◆ Stated goal ◆
Print the entire listing. Each line must match the original exactly.

◆ Provided data ◆
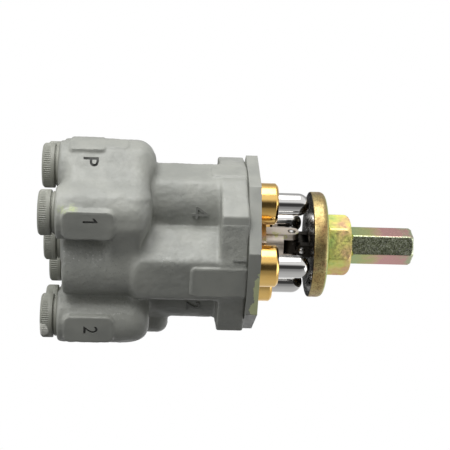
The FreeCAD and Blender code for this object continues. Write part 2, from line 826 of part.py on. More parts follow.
def upper_yoke():
    """The upper yoke: two ears below, and a stepped stud for the disc, nut and stem."""
    radius, half = size("yoke_radius"), size("upper_ear_half_width")
    disc_bottom, slot_half = size("disc_height"), size("yoke_slot")
    bridge = UPPER_PIN + size("cross_upper_radius") + GAP
    form = fuse("upper_yoke_form", [
        block("upper_cheeks", (-half, -radius, UPPER_PIN), half * 2, radius * 2, disc_bottom - UPPER_PIN),
        level_cylinder("upper_rounds", half, (0, -radius, UPPER_PIN), radius * 2, (0, 1)),
        cylinder("upper_stud", size("stud_radius"), NUT_TOP - disc_bottom, (0, 0, disc_bottom)),
        cylinder("upper_bridge", radius, disc_bottom - bridge, (0, 0, bridge)),
        cylinder("stem_stud", size("stem_stud_radius"), size("stem_stud_length"), (0, 0, NUT_TOP)),
    ])
    low = UPPER_PIN - half
    slot = block("upper_slot", (-half, -slot_half, low), half * 2, slot_half * 2, bridge - low)
    bore = level_cylinder("upper_pin_bore", size("pin_radius") + GAP, (0, -radius, UPPER_PIN), radius * 2, (0, 1))
    return cut("upper_yoke", form, [slot], [bore])


def disc():
    """The round plate that pushes the rods down when the lever tilts."""
    bore, rim = size("stud_radius") + GAP, size("disc_radius")
    height, chamfer = size("disc_thickness"), size("disc_chamfer")
    outline = [
        (bore, 0), (rim - chamfer, 0), (rim, chamfer),
        (rim, height - chamfer), (rim - chamfer, height), (bore, height),
    ]
    return turned("disc", outline, (0, 0, size("disc_height")))


def chamfered_hexagon(name, across, height, chamfer, at, both_ends):
    """A hexagonal bar whose corners are turned off at one end or both."""
    corner = across / (2 * math.cos(math.pi / 6))
    outline = [(0, 0), (corner, 0), (corner, height - chamfer), (corner - chamfer * 2, height), (0, height)]
    if both_ends:
        outline[1:2] = [(corner - chamfer * 2, 0), (corner, chamfer)]
    bar = hexagon(name + "_bar", across, height, at, 6, NUT_TURN)
    return common(name, bar, turned(name + "_ends", outline, at))


def adjusting_nut():
    """The hexagon nut that locks the disc, with a round face below."""
    collar, height = size("nut_collar_height"), size("nut_height")
    at = (0, 0, NUT_BOTTOM + collar)
    hexed = chamfered_hexagon("nut_hexagon", size("nut_across_flats"), height - collar, size("nut_chamfer"),
                              at, False)
    face = cylinder("nut_face", size("nut_collar_radius"), collar, (0, 0, NUT_BOTTOM))
    bore = cylinder("nut_bore", size("stud_radius") + GAP, height, (0, 0, NUT_BOTTOM))
    return cut("adjusting_nut", fuse("nut_form", [hexed, face]), [bore])


def lever_stem():
    """The long hexagon that takes the lever in its upper end."""
    length, depth = size("stem_length"), size("lever_thread_depth")
    hexed = chamfered_hexagon("stem_hexagon", size("stem_across_flats"), length, size("stem_chamfer"),
                              (0, 0, NUT_TOP), True)
    socket_depth = size("stem_stud_length") + size("thread_runout")
    socket = cylinder("stem_socket", size("stem_stud_radius") + GAP, socket_depth, (0, 0, NUT_TOP))
    thread = cylinder("lever_thread", size("lever_thread_radius"), depth, (0, 0, STEM_TOP - depth))
    return cut("lever_stem", hexed, [socket, thread])


def build():
    """Every piece of the valve, in its own place."""
    pieces = [valve_body(), top_plate(), joint_base(), cross(), upper_yoke(), disc(), adjusting_nut(),
              lever_stem()]
    pieces.append(joint_pin("lower_pin", size("lower_pin_height"), ((0, 1, 0), 90.0)))
    pieces.append(joint_pin("upper_pin", UPPER_PIN, ((1, 0, 0), -90.0)))
    for number in RODS:
        pieces += [guide_plug(number), plug_ring(number), rod_seal(number), push_rod(number),
                   spring_retainer(number), centering_spring(number), metering_spring(number), spool(number)]
    pieces += [transport_cap(name, at) for name, at in port_places().items()]
    doc.recompute()
    return pieces


def check(pieces):
    """Stop if any object of the document, or any finished piece, is not sound."""
    for thing in doc.Objects:
        if "Invalid" in thing.State or "Error" in thing.State:
            raise RuntimeError("%s: %s" % (thing.Name, thing.State))
    for piece in pieces:
        if piece.Shape.isNull() or not piece.Shape.isValid() or len(piece.Shape.Solids) != 1:
            raise RuntimeError("%s is not one sound solid" % piece.Label)


def export(pieces):
    os.makedirs("parts", exist_ok=True)
    for piece in pieces:
        piece.Shape.exportStep("parts/%s.step" % piece.Label)
        print("%-20s %10.1f mm3" % (piece.Label, piece.Shape.Volume))


valve = build()
check(valve)
export(valve)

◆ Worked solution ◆
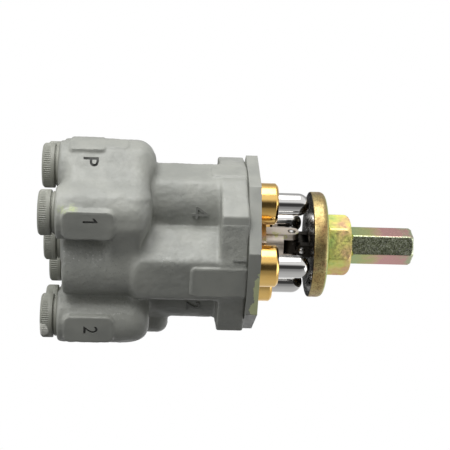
The FreeCAD and Blender code for this object continues. Write part 2, from line 826 of part.py on. More parts follow.
def upper_yoke():
    """The upper yoke: two ears below, and a stepped stud for the disc, nut and stem."""
    radius, half = size("yoke_radius"), size("upper_ear_half_width")
    disc_bottom, slot_half = size("disc_height"), size("yoke_slot")
    bridge = UPPER_PIN + size("cross_upper_radius") + GAP
    form = fuse("upper_yoke_form", [
        block("upper_cheeks", (-half, -radius, UPPER_PIN), half * 2, radius * 2, disc_bottom - UPPER_PIN),
        level_cylinder("upper_rounds", half, (0, -radius, UPPER_PIN), radius * 2, (0, 1)),
        cylinder("upper_stud", size("stud_radius"), NUT_TOP - disc_bottom, (0, 0, disc_bottom)),
        cylinder("upper_bridge", radius, disc_bottom - bridge, (0, 0, bridge)),
        cylinder("stem_stud", size("stem_stud_radius"), size("stem_stud_length"), (0, 0, NUT_TOP)),
    ])
    low = UPPER_PIN - half
    slot = block("upper_slot", (-half, -slot_half, low), half * 2, slot_half * 2, bridge - low)
    bore = level_cylinder("upper_pin_bore", size("pin_radius") + GAP, (0, -radius, UPPER_PIN), radius * 2, (0, 1))
    return cut("upper_yoke", form, [slot], [bore])


def disc():
    """The round plate that pushes the rods down when the lever tilts."""
    bore, rim = size("stud_radius") + GAP, size("disc_radius")
    height, chamfer = size("disc_thickness"), size("disc_chamfer")
    outline = [
        (bore, 0), (rim - chamfer, 0), (rim, chamfer),
        (rim, height - chamfer), (rim - chamfer, height), (bore, height),
    ]
    return turned("disc", outline, (0, 0, size("disc_height")))


def chamfered_hexagon(name, across, height, chamfer, at, both_ends):
    """A hexagonal bar whose corners are turned off at one end or both."""
    corner = across / (2 * math.cos(math.pi / 6))
    outline = [(0, 0), (corner, 0), (corner, height - chamfer), (corner - chamfer * 2, height), (0, height)]
    if both_ends:
        outline[1:2] = [(corner - chamfer * 2, 0), (corner, chamfer)]
    bar = hexagon(name + "_bar", across, height, at, 6, NUT_TURN)
    return common(name, bar, turned(name + "_ends", outline, at))


def adjusting_nut():
    """The hexagon nut that locks the disc, with a round face below."""
    collar, height = size("nut_collar_height"), size("nut_height")
    at = (0, 0, NUT_BOTTOM + collar)
    hexed = chamfered_hexagon("nut_hexagon", size("nut_across_flats"), height - collar, size("nut_chamfer"),
                              at, False)
    face = cylinder("nut_face", size("nut_collar_radius"), collar, (0, 0, NUT_BOTTOM))
    bore = cylinder("nut_bore", size("stud_radius") + GAP, height, (0, 0, NUT_BOTTOM))
    return cut("adjusting_nut", fuse("nut_form", [hexed, face]), [bore])


def lever_stem():
    """The long hexagon that takes the lever in its upper end."""
    length, depth = size("stem_length"), size("lever_thread_depth")
    hexed = chamfered_hexagon("stem_hexagon", size("stem_across_flats"), length, size("stem_chamfer"),
                              (0, 0, NUT_TOP), True)
    socket_depth = size("stem_stud_length") + size("thread_runout")
    socket = cylinder("stem_socket", size("stem_stud_radius") + GAP, socket_depth, (0, 0, NUT_TOP))
    thread = cylinder("lever_thread", size("lever_thread_radius"), depth, (0, 0, STEM_TOP - depth))
    return cut("lever_stem", hexed, [socket, thread])


def build():
    """Every piece of the valve, in its own place."""
    pieces = [valve_body(), top_plate(), joint_base(), cross(), upper_yoke(), disc(), adjusting_nut(),
              lever_stem()]
    pieces.append(joint_pin("lower_pin", size("lower_pin_height"), ((0, 1, 0), 90.0)))
    pieces.append(joint_pin("upper_pin", UPPER_PIN, ((1, 0, 0), -90.0)))
    for number in RODS:
        pieces += [guide_plug(number), plug_ring(number), rod_seal(number), push_rod(number),
                   spring_retainer(number), centering_spring(number), metering_spring(number), spool(number)]
    pieces += [transport_cap(name, at) for name, at in port_places().items()]
    doc.recompute()
    return pieces


def check(pieces):
    """Stop if any object of the document, or any finished piece, is not sound."""
    for thing in doc.Objects:
        if "Invalid" in thing.State or "Error" in thing.State:
            raise RuntimeError("%s: %s" % (thing.Name, thing.State))
    for piece in pieces:
        if piece.Shape.isNull() or not piece.Shape.isValid() or len(piece.Shape.Solids) != 1:
            raise RuntimeError("%s is not one sound solid" % piece.Label)


def export(pieces):
    os.makedirs("parts", exist_ok=True)
    for piece in pieces:
        piece.Shape.exportStep("parts/%s.step" % piece.Label)
        print("%-20s %10.1f mm3" % (piece.Label, piece.Shape.Volume))


valve = build()
check(valve)
export(valve)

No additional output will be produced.